§ Aim of the exercise
Restate the whole listing exactly.

§ Dataset section
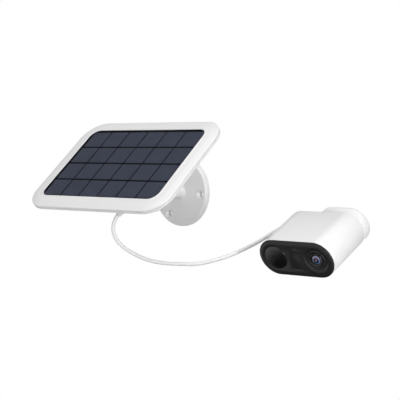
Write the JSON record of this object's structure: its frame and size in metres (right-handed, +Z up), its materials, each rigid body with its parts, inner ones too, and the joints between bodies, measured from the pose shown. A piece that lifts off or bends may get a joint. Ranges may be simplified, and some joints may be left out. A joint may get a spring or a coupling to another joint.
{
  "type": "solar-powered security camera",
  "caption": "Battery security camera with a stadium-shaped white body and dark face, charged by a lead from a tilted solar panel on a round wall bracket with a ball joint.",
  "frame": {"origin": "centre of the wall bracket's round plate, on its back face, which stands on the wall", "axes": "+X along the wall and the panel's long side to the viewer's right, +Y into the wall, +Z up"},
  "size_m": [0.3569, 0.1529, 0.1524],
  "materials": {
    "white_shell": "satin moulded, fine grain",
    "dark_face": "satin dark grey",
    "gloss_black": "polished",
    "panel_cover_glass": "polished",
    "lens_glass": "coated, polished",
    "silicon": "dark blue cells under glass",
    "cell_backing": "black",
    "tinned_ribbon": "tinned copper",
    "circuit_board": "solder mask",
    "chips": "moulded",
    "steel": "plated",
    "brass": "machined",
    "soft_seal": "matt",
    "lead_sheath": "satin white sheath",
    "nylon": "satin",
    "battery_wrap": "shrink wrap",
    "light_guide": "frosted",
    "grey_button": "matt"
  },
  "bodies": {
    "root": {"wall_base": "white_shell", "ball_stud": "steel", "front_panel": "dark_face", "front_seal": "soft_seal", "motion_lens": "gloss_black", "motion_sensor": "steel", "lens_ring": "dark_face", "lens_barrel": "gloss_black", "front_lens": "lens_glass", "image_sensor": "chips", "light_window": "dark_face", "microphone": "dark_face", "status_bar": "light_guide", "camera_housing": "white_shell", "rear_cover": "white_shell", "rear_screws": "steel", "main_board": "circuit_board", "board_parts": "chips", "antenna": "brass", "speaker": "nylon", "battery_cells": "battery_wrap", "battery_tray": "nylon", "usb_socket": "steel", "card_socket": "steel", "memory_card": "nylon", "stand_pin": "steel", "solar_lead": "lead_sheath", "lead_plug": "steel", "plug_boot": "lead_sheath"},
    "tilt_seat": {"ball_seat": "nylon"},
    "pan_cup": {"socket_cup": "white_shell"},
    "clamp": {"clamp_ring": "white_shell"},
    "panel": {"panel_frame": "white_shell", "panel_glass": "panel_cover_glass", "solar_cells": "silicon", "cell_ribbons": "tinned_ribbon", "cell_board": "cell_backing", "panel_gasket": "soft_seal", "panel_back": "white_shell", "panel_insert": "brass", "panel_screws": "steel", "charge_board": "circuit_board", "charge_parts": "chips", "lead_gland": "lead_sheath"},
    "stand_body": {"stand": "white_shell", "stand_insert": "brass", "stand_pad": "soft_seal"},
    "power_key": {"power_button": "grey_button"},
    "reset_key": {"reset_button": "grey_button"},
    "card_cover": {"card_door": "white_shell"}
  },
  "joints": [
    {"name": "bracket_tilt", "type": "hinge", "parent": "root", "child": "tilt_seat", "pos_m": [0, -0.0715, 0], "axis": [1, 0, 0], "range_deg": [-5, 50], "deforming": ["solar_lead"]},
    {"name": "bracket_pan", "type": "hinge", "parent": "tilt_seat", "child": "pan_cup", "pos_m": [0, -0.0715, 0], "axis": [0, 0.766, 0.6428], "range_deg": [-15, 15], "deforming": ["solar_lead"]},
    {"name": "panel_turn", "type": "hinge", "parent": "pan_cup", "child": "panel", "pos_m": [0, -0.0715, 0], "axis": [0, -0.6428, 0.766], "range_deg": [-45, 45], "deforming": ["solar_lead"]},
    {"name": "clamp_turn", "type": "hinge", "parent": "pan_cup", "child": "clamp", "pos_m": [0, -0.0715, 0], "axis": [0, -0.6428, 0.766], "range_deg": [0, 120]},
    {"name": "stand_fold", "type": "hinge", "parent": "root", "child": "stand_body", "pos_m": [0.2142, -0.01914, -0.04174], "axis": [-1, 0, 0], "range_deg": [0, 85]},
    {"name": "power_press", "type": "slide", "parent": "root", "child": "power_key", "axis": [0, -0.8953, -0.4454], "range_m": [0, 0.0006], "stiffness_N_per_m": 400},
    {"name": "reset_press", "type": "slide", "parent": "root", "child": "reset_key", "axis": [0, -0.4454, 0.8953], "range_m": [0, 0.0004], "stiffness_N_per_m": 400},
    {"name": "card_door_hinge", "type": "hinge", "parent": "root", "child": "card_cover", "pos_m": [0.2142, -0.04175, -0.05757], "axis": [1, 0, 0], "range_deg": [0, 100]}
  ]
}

§ The reply
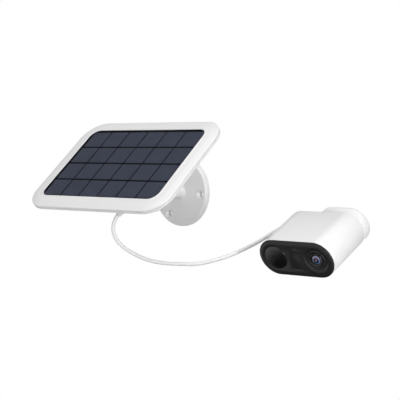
Write the JSON record of this object's structure: its frame and size in metres (right-handed, +Z up), its materials, each rigid body with its parts, inner ones too, and the joints between bodies, measured from the pose shown. A piece that lifts off or bends may get a joint. Ranges may be simplified, and some joints may be left out. A joint may get a spring or a coupling to another joint.
{
  "type": "solar-powered security camera",
  "caption": "Battery security camera with a stadium-shaped white body and dark face, charged by a lead from a tilted solar panel on a round wall bracket with a ball joint.",
  "frame": {"origin": "centre of the wall bracket's round plate, on its back face, which stands on the wall", "axes": "+X along the wall and the panel's long side to the viewer's right, +Y into the wall, +Z up"},
  "size_m": [0.3569, 0.1529, 0.1524],
  "materials": {
    "white_shell": "satin moulded, fine grain",
    "dark_face": "satin dark grey",
    "gloss_black": "polished",
    "panel_cover_glass": "polished",
    "lens_glass": "coated, polished",
    "silicon": "dark blue cells under glass",
    "cell_backing": "black",
    "tinned_ribbon": "tinned copper",
    "circuit_board": "solder mask",
    "chips": "moulded",
    "steel": "plated",
    "brass": "machined",
    "soft_seal": "matt",
    "lead_sheath": "satin white sheath",
    "nylon": "satin",
    "battery_wrap": "shrink wrap",
    "light_guide": "frosted",
    "grey_button": "matt"
  },
  "bodies": {
    "root": {"wall_base": "white_shell", "ball_stud": "steel", "front_panel": "dark_face", "front_seal": "soft_seal", "motion_lens": "gloss_black", "motion_sensor": "steel", "lens_ring": "dark_face", "lens_barrel": "gloss_black", "front_lens": "lens_glass", "image_sensor": "chips", "light_window": "dark_face", "microphone": "dark_face", "status_bar": "light_guide", "camera_housing": "white_shell", "rear_cover": "white_shell", "rear_screws": "steel", "main_board": "circuit_board", "board_parts": "chips", "antenna": "brass", "speaker": "nylon", "battery_cells": "battery_wrap", "battery_tray": "nylon", "usb_socket": "steel", "card_socket": "steel", "memory_card": "nylon", "stand_pin": "steel", "solar_lead": "lead_sheath", "lead_plug": "steel", "plug_boot": "lead_sheath"},
    "tilt_seat": {"ball_seat": "nylon"},
    "pan_cup": {"socket_cup": "white_shell"},
    "clamp": {"clamp_ring": "white_shell"},
    "panel": {"panel_frame": "white_shell", "panel_glass": "panel_cover_glass", "solar_cells": "silicon", "cell_ribbons": "tinned_ribbon", "cell_board": "cell_backing", "panel_gasket": "soft_seal", "panel_back": "white_shell", "panel_insert": "brass", "panel_screws": "steel", "charge_board": "circuit_board", "charge_parts": "chips", "lead_gland": "lead_sheath"},
    "stand_body": {"stand": "white_shell", "stand_insert": "brass", "stand_pad": "soft_seal"},
    "power_key": {"power_button": "grey_button"},
    "reset_key": {"reset_button": "grey_button"},
    "card_cover": {"card_door": "white_shell"}
  },
  "joints": [
    {"name": "bracket_tilt", "type": "hinge", "parent": "root", "child": "tilt_seat", "pos_m": [0, -0.0715, 0], "axis": [1, 0, 0], "range_deg": [-5, 50], "deforming": ["solar_lead"]},
    {"name": "bracket_pan", "type": "hinge", "parent": "tilt_seat", "child": "pan_cup", "pos_m": [0, -0.0715, 0], "axis": [0, 0.766, 0.6428], "range_deg": [-15, 15], "deforming": ["solar_lead"]},
    {"name": "panel_turn", "type": "hinge", "parent": "pan_cup", "child": "panel", "pos_m": [0, -0.0715, 0], "axis": [0, -0.6428, 0.766], "range_deg": [-45, 45], "deforming": ["solar_lead"]},
    {"name": "clamp_turn", "type": "hinge", "parent": "pan_cup", "child": "clamp", "pos_m": [0, -0.0715, 0], "axis": [0, -0.6428, 0.766], "range_deg": [0, 120]},
    {"name": "stand_fold", "type": "hinge", "parent": "root", "child": "stand_body", "pos_m": [0.2142, -0.01914, -0.04174], "axis": [-1, 0, 0], "range_deg": [0, 85]},
    {"name": "power_press", "type": "slide", "parent": "root", "child": "power_key", "axis": [0, -0.8953, -0.4454], "range_m": [0, 0.0006], "stiffness_N_per_m": 400},
    {"name": "reset_press", "type": "slide", "parent": "root", "child": "reset_key", "axis": [0, -0.4454, 0.8953], "range_m": [0, 0.0004], "stiffness_N_per_m": 400},
    {"name": "card_door_hinge", "type": "hinge", "parent": "root", "child": "card_cover", "pos_m": [0.2142, -0.04175, -0.05757], "axis": [1, 0, 0], "range_deg": [0, 100]}
  ]
}